# Data

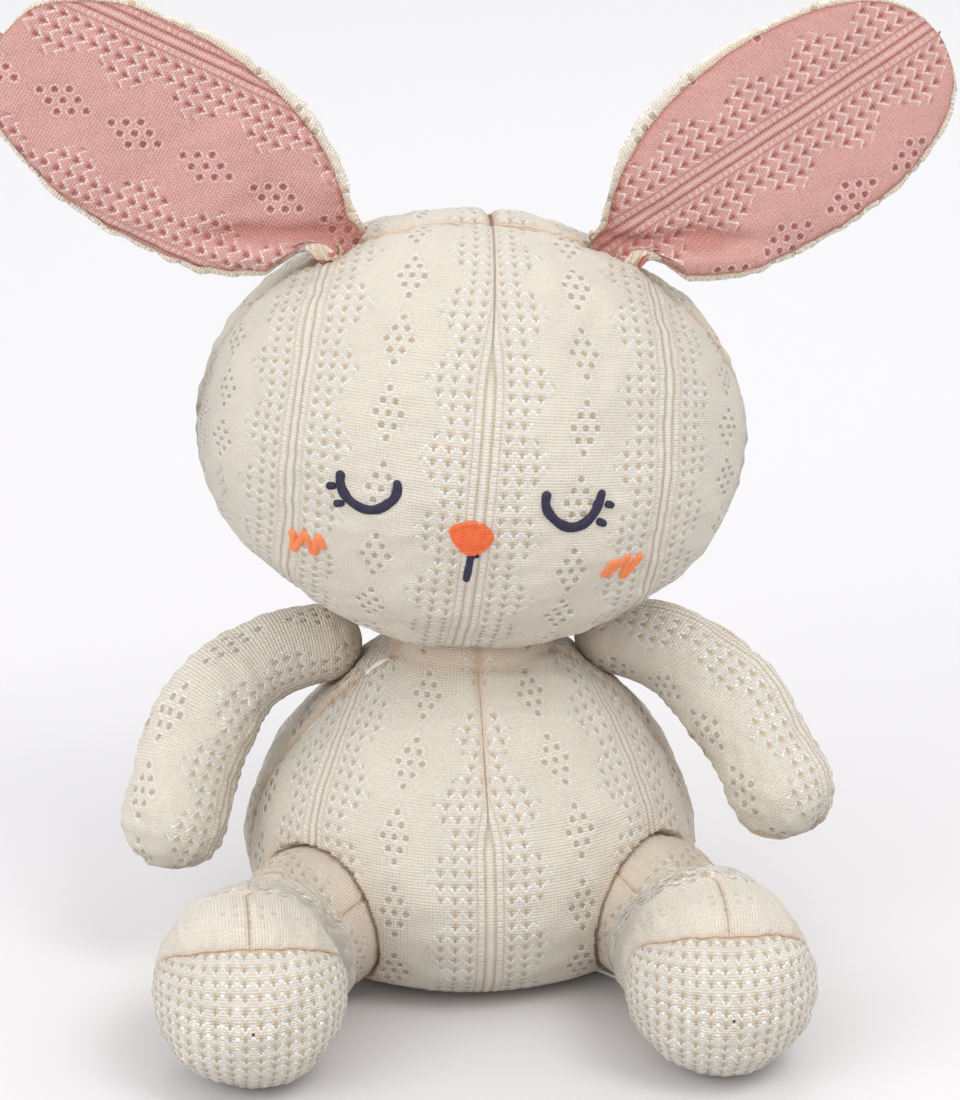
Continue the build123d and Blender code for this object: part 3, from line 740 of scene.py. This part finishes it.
for side in ("left", "right"):
    rs = rings(ARM[side])
    limb_panel(f"arm_{side}_front_cover", rs, -math.pi / 2, math.pi / 2, f"arm_{side}", f"arm_{side}_front_panel", 14.0, seed=31)
    limb_panel(f"arm_{side}_back_cover", rs, math.pi / 2, 1.5 * math.pi, f"arm_{side}", f"arm_{side}_back_panel", 3.0, seed=32)
    c, ax, rr, dist = rings(LEG[side], 1.83)
    foot = np.array(LEG[side][1][0], float)

    def rim_angle(phi):
        """Where the big front panel of the foot starts, measured from straight ahead, for an angle round the leg."""
        return np.interp(np.abs(np.arctan2(np.sin(phi), np.cos(phi))), np.radians([0, 20, 45, 60, 75, 95, 180]), np.radians([51, 53, 65, 81, 97, 104, 104]))

    x = np.array([0, -1, 0.3]) - ax * (ax @ np.array([0, -1, 0.3]))[:, None]
    x /= np.linalg.norm(x, axis=1, keepdims=True)
    y = np.cross(ax, x)
    for lo, hi in ((0.0, math.pi), (-math.pi, 0.0)):
        plus_x = (y[-1][0] > 0) == (lo == 0.0)
        which = "outer" if plus_x == (side == "left") else "inner"
        phi = np.linspace(lo, hi, int(24 * math.pi / STEP))[None]
        body_p = c[:, None] + rr[:, None, None] * (np.cos(phi)[..., None] * x[:, None] + np.sin(phi)[..., None] * y[:, None])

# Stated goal
Quote exactly the lines running from the start of the listing above through the line where "foot = np.array(LEG[side][1][0], float)" is found, and output no other lines.

# Expected answer
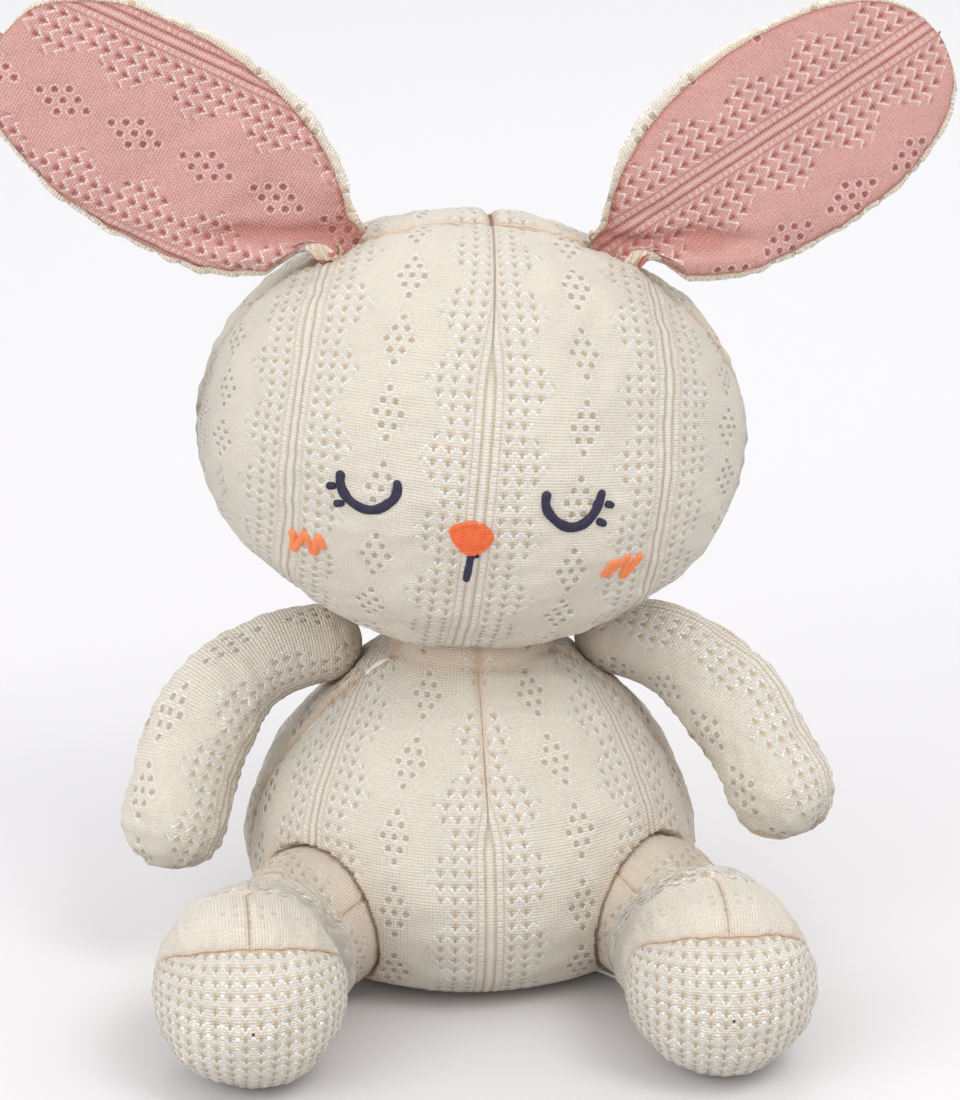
Continue the build123d and Blender code for this object: part 3, from line 740 of scene.py. This part finishes it.
for side in ("left", "right"):
    rs = rings(ARM[side])
    limb_panel(f"arm_{side}_front_cover", rs, -math.pi / 2, math.pi / 2, f"arm_{side}", f"arm_{side}_front_panel", 14.0, seed=31)
    limb_panel(f"arm_{side}_back_cover", rs, math.pi / 2, 1.5 * math.pi, f"arm_{side}", f"arm_{side}_back_panel", 3.0, seed=32)
    c, ax, rr, dist = rings(LEG[side], 1.83)
    foot = np.array(LEG[side][1][0], float)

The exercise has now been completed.